I have hiked 13,000 plus feet in Colorado, and even climbed the Sun Gate (8,924 ft) in Peru, and the family and I have hiked Old Rag in Shenandoah (3,268 feet), but this was by far one of the most challenging hikes I have ever done, that my family has ever done together. I am so incredibly proud of all of us – including my boys and the doggies!
We also learned two important lessons: 1) never go by the estimates of other hikers as different skill sets lead to different perspectives of what the experience will be like and, 2) no matter what hike, always, ALWAYS pack extra food, water, and gear because anything can happen on the trail. Always be over prepared.
Would I recommend it? Yes, but if you are a slow hiker, start early and prepare for a challenging climb. The trail we took was called the Long Trail South, off of Highway 108, not too far from Stowe Ski Resort.
We went through all the emotions as a family during this hike; excitement, frustration, sadness, fear, anger, and relief – so, just your typical family outing. But, now we also have this incredible, crazy, unexpected adventure to brag about…and we saved ourselves $60.
Hi Carol, you have a great family.
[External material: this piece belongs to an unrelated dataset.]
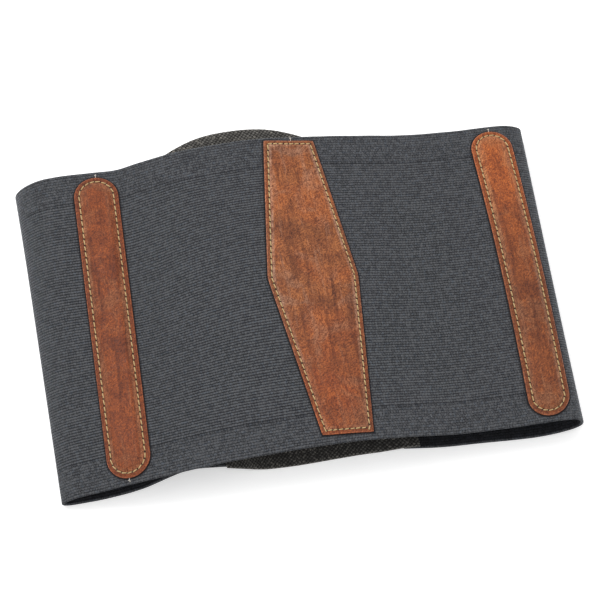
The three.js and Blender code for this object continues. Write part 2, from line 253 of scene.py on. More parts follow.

You are very lucky. I also have a plan to hike mountains with my family, but they always refuse. I’m very jealous right now how I wish I was part of your family lol. Thank you for sharing your journey.
Awesome story and great advice. I am always starving after hiking. Usually the last part of any hike is about food! Lamps, water, phone…all important. So happy you pushed yourselves to such a great accomplishment as a family!
Thanks! It was worth it for the memories alone!